- Born: Lillie G. England 1871 Louisville, Kentucky, U.S.
- Died: January 1896 (aged 24–25)
- Occupations: teacher and writer
- Spouse: Reuben Shannon Lovinggood

= Lillie England Lovinggood =

African-American writer and teacher

Lillie England Lovinggood (1871 – January 1896) was an African-American teacher and writer.

== Biography ==
Lillie G. England was born in 1871 in Louisville, Kentucky. She attended public schools there, and then studied at Knoxville College, a historically black college founded in 1875. In 1889 she won the college's A. E. T. Draper medal for general scholarship and elocution. After graduating, she taught school in Birmingham, Alabama. In 1894, she passed an examination which granted her a life-time license to teach in Alabama. On December 26, 1894, England married Reuben Shannon Lovinggood, the principal of Cameron Public School, in Birmingham, Alabama.

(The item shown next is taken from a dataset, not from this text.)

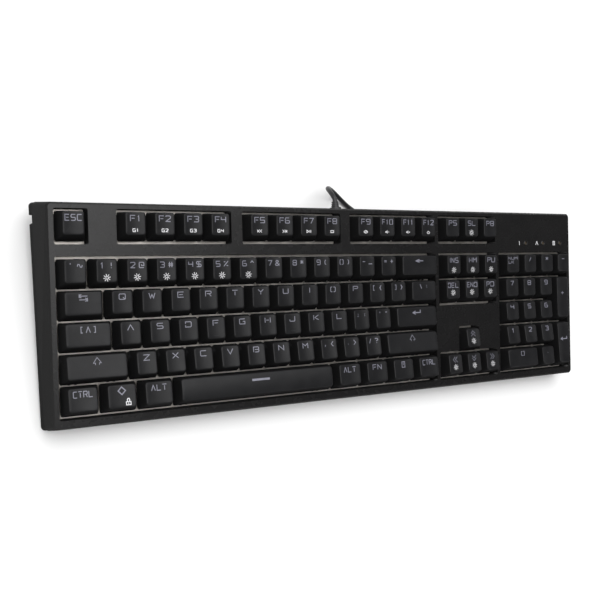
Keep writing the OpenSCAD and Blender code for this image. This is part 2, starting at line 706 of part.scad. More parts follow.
// The free cord: out of the rear, round and down to the desk, and under the raised rear edge.
// Its points are heights above the desk, and distances from the exit to the right and rear
CORD_FROM = [exit_x, to_desk(lead_end)[1], 0];
OUT_ROUTE = [
    [-0.6, 4.3, 27.2], [-0.8, 8.3, 24.6], [0.4, 11.7, 20.6], [3.2, 13.9, 16.4], [7.4, 14.5, 12.6],
    [12.4, 13.4, 9.2], [17.5, 11.2, 6.3], [22.4, 8.5, 4], [27.2, 5.5, 2.4], [32, 2.4, 1.8],
    [39, -2.2, 1.8], [46, -6.9, 1.8], [53, -11.5, 1.9], [60, -16.1, 2.2], [66, -20.1, 2.5], [72, -24.1, 2.55],
];
TAIL_ROUTE = [
    [-3.8, -56.6, 6.15], [-11, -56.6, 5.9], [-18, -56.6, 5.3], [-25, -56.6, 4.6], [-32, -56.6, 4.1],
    [-39, -56.6, 4], [-46, -56.6, 4],
];
HANK_AT = CORD_FROM + [29.2, -38.9, 0];
hank_run = 66;       // straight part of each turn
hank_turn = 10.5;    // radius of the innermost turn
hank_turns = 3;
hank_layers = 2;
hank_pitch = 3.6;
tie_t = 0.8;
tie_w = 13;
hank_out = hank_turn + (hank_turns - 1) * hank_pitch + cord_d / 2;
hank_h = (hank_layers - 1) * hank_pitch + cord_d;

module cord_tube() {
    color("#161616") {
        tube(concat([to_desk(lead_end), to_desk(lead_end + [0, 1.5, 0])],
                    [for (p = OUT_ROUTE) CORD_FROM + p]), cord_d / 2);
        tube([for (p = TAIL_ROUTE) CORD_FROM + p], cord_d / 2);
    }
}
module stadium(r) {
    block2(hank_run, 2 * r);
    for (s = [-1, 1]) translate([s * hank_run / 2, 0]) circle(r, $fn = 64);
}
module cord_hank() {
    color("#161616") translate(HANK_AT + [0, 0, tie_t]) linear_extrude(hank_h) stadium(hank_out);
}
module cord_tie() {
    out = hank_out + tie_t;
    color("#303030") translate(HANK_AT) difference() {
        block(tie_w, 2 * out, 0, hank_h + 2 * tie_t);
        block(tie_w + 2, 2 * hank_out, tie_t, tie_t + hank_h);
    }
}
PLUG_AT = CORD_FROM + TAIL_ROUTE[len(TAIL_ROUTE) - 1];
grip_len = 28;
grip_w = 15.6;
grip_h = 8;
shell_len = 19;
module plug_grip() {
    color("#171717") translate(PLUG_AT) {
        translate([-4, 0, 0]) rotate([0, 90, 0]) cylinder(r1 = 3.2, r2 = 2.3, h = 4, $fn = 32);
        box(-grip_len, -4, -grip_w / 2, grip_w / 2, -grip_h / 2, grip_h / 2);
    }
}
module plug_shell() {
    color("#c9c9c6") translate(PLUG_AT + [-grip_len, 0, 0]) difference() {
        box(-shell_len, 0, -6, 6, -2.25, 2.25);
        box(-shell_len - 1, -8.8, -5.7, 5.7, 0, 1.95);
    }
}

bottom_case();
top_case();
switch_plate();
circuit_board();
switch_bases();
switch_covers();
switch_springs();
backlight_leds();
stabilizer_housings();
stabilizer_wires();
space_wire();
status_leds();
controller_chip();
cable_socket();
screws();
rubber_pads();
cable_grommet();
inner_lead();
cord_tube();
cord_hank();
cord_tie();
plug_grip();
plug_shell();
foot_left();
foot_right();
foot_tip_left();
foot_tip_right();
for (group = KEYS) key_group(group[1]);
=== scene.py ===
"""Full-size mechanical keyboard: the looks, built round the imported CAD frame.

Lengths are written in millimetres, in the desk frame or in the plate frame, and turned into
metres when a mesh is made. The plate frame has z = 0 on the top of the switch plate, y = 0 at
the front of the key field and x = 0 in the middle.
"""
import json
import math

import bpy
from mathutils import Matrix, Vector


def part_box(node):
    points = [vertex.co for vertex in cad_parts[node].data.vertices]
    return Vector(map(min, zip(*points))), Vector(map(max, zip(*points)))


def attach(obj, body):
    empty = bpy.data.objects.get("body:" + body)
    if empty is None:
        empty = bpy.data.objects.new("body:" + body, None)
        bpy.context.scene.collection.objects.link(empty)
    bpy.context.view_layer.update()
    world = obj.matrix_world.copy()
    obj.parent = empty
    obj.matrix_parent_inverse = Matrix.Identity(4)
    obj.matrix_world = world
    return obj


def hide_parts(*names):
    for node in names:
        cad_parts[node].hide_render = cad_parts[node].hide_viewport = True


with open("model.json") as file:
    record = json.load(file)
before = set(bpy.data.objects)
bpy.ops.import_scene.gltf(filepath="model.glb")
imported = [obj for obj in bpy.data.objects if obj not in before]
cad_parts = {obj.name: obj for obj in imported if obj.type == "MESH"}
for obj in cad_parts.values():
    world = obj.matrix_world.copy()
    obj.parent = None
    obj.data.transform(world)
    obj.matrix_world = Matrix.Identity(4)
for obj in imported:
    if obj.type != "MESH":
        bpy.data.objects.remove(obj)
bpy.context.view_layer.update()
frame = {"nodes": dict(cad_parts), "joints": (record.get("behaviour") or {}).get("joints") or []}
nodes = frame["nodes"]
scene = bpy.context.scene
scene.view_settings.view_transform = "Standard"

MM = 0.001
PLATE_FRONT = -3
PLATE_T = 1.5
slide = next(j for j in frame["joints"] if j["name"] == "esc_press")["axis"]
TILT = math.atan2(slide[1], -slide[2])
low = [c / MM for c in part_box("switch_plate")[0]]
DESK = Matrix.Scale(MM, 4)
PLATE = (DESK @ Matrix.Translation((0, low[1] - PLATE_FRONT * math.cos(TILT),
                                    low[2] - PLATE_FRONT * math.sin(TILT) + PLATE_T * math.cos(TILT)))
         @ Matrix.Rotation(TILT, 4, "X"))
FOOT_TILT = math.radians(6)   # between the underside and the desk

# ------------------------------------------------------------------ camera
CAMERA_AT = Vector((-0.34124, -0.08632, 0.52572))
LOOK = Vector((0.50730, 0.14760, -0.84903)).normalized()
UP = Vector((0.03544, 0.98082, 0.19168))
camera = bpy.data.cameras.new("camera")
camera.lens = 50.19
camera.sensor_width = 36
camera_object = bpy.data.objects.new("camera", camera)
right = LOOK.cross(UP).normalized()
turn = Matrix((right, right.cross(LOOK), -LOOK)).transposed()
camera_object.matrix_world = Matrix.Translation(CAMERA_AT) @ turn.to_4x4()
scene.collection.objects.link(camera_object)
scene.camera = camera_object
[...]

James T. Haley included Lovinggood's 1894 address "Woman's Work in the Elevation of the Race" in his Afro-American Encyclopaedia (1895). In the address, Lovinggood argues that this is no difference between "Jews or Gentiles, black or white, male or female," and that elevation of one will uplift all. She suggests that women have historically been restricted in their "sphere of action" by men who have "had a monopoly of everything," but that some women have nevertheless "surmounted almost insuperable barriers and are now taken for their true worth." She advocates for women to work for the betterment of humanity both inside and outside the home, to "study medicine, law, music, elocution and become the best in those professions." For role models, Lovinggood points to women's work in medicine, anti-slavery campaigns, and suffrage.

Lovinggood died in January, 1896, ten days after giving birth to a son.